Google Translate will offer multiple translations for gender-neutral words.

Google has taken a step towards reducing gender bias on the Google Translate website. In the past, when a word could be translated in either a masculine or feminine form, only one translation was provided, and because Google Translate learns from existing examples of translations, biases in those samples can be transferred to Translate's responses. That could sometimes result in words like "strong" or "doctor" leading to masculine translations while words like "nurse" or "beautiful" could produce feminine translations. Now, however, for certain languages, Translate will offer both a masculine and a feminine translation when either might be appropriate.

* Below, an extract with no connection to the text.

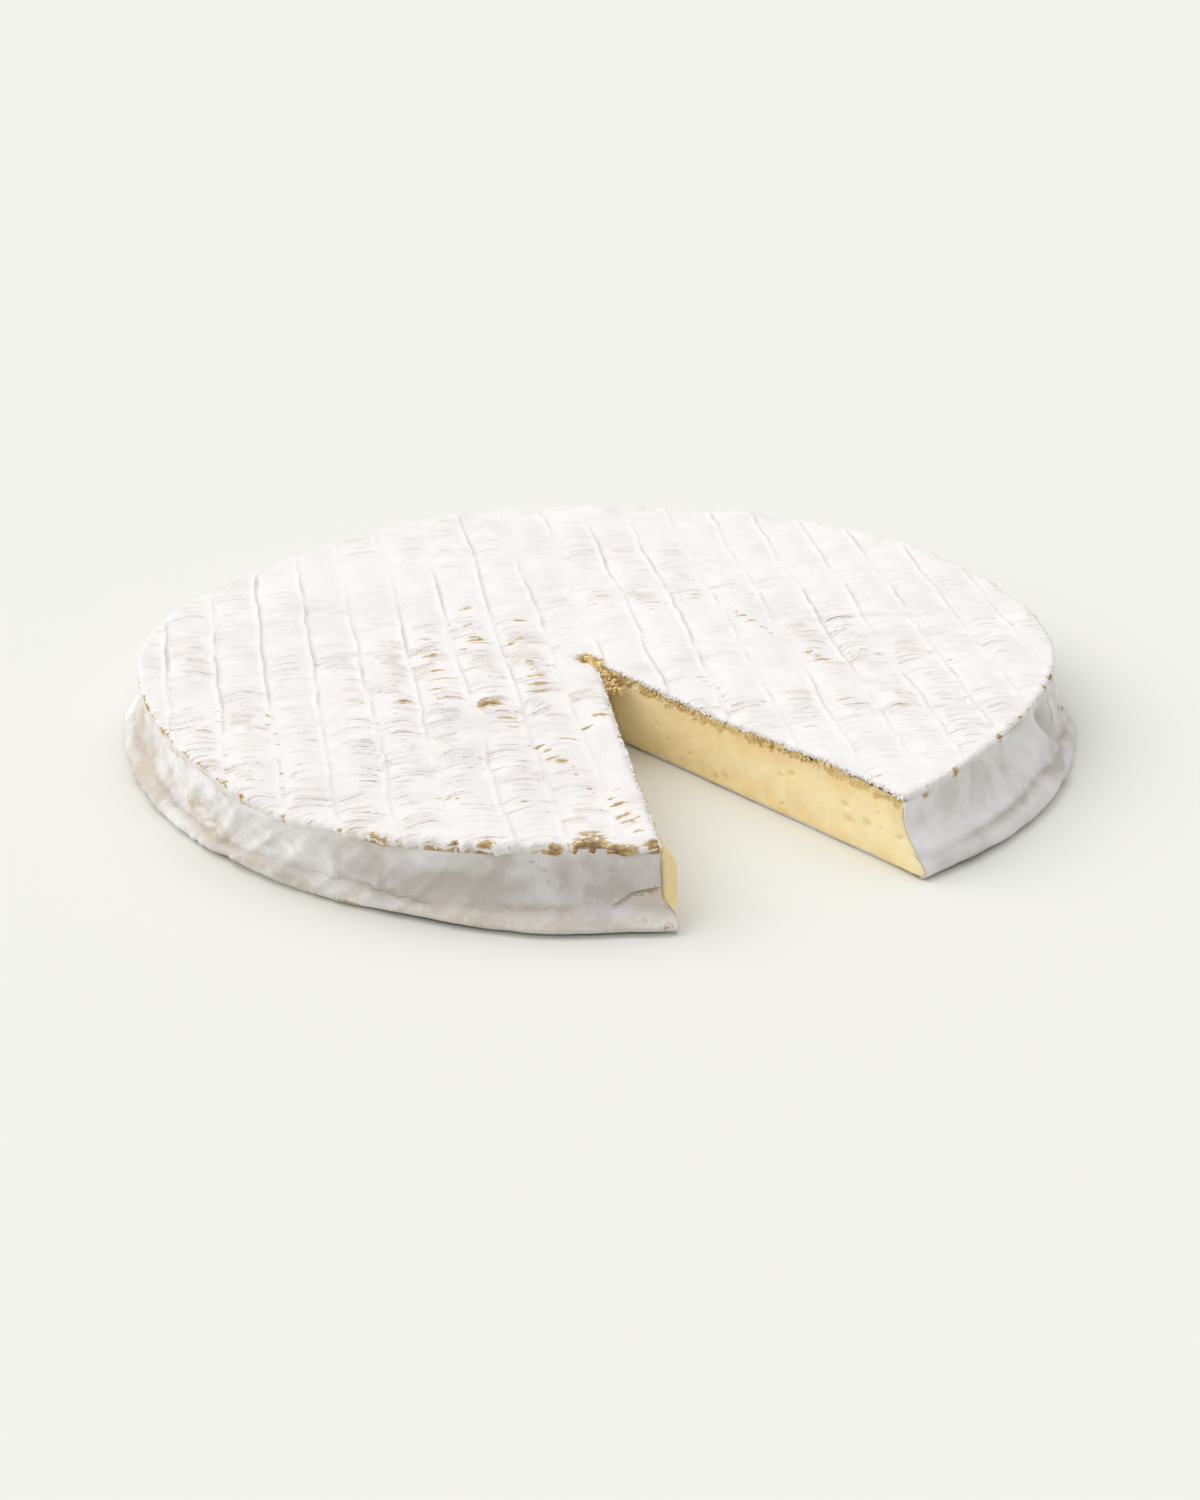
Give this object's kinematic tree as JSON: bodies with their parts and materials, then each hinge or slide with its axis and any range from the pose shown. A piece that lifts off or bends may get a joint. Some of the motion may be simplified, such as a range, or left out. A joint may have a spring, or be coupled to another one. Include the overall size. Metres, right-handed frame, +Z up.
{
  "type": "cheese wheel",
  "caption": "Large flat wheel of soft white-rind cheese with a wedge-shaped piece cut out, for serving or display.",
  "frame": {"origin": "centre of the flat underside, at the middle of the wheel's box", "axes": "+Z up from the underside to the top face; -Y points out through the middle of the missing wedge; +X to the right when looking into the cut"},
  "size_m": [0.371, 0.3648, 0.0311],
  "materials": {
    "rind": "matt, felt-like white mould rind with fine ripples, stitch ribs and tan patches",
    "paste": "soft, slightly moist golden paste on the two cut faces, with a ragged brown line under the rind"
  },
  "bodies": {
    "root": {"cheese_wheel": "rind"}
  },
  "joints": []
}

This feature is currently only available when translating English into French, Italian, Portuguese or Spanish and when translating from Turkish to English. Google uses the example of "o bir doktor" now being translated to both "she is a doctor" and "he is a doctor" rather than just the latter alone.

Last month, Google shared that it had left gender pronouns out of its Gmail Smart Compose feature in order to ensure there was no bias in its suggestions. Company employees said they tried other solutions to prevent gender bias but nothing worked as well as removing those pronouns entirely. Both efforts are part are of a larger move on behalf of Google aimed at being more inclusive and reducing bias in machine learning.

The company said in a blog post that it plans to extend its gender-inclusive translations to more languages as well as to its iOS and Android apps, though it didn't share a timeline on when those expansions might happen. Google added that while it's not part of this launch, it's also considering non-binary gender in translations as well.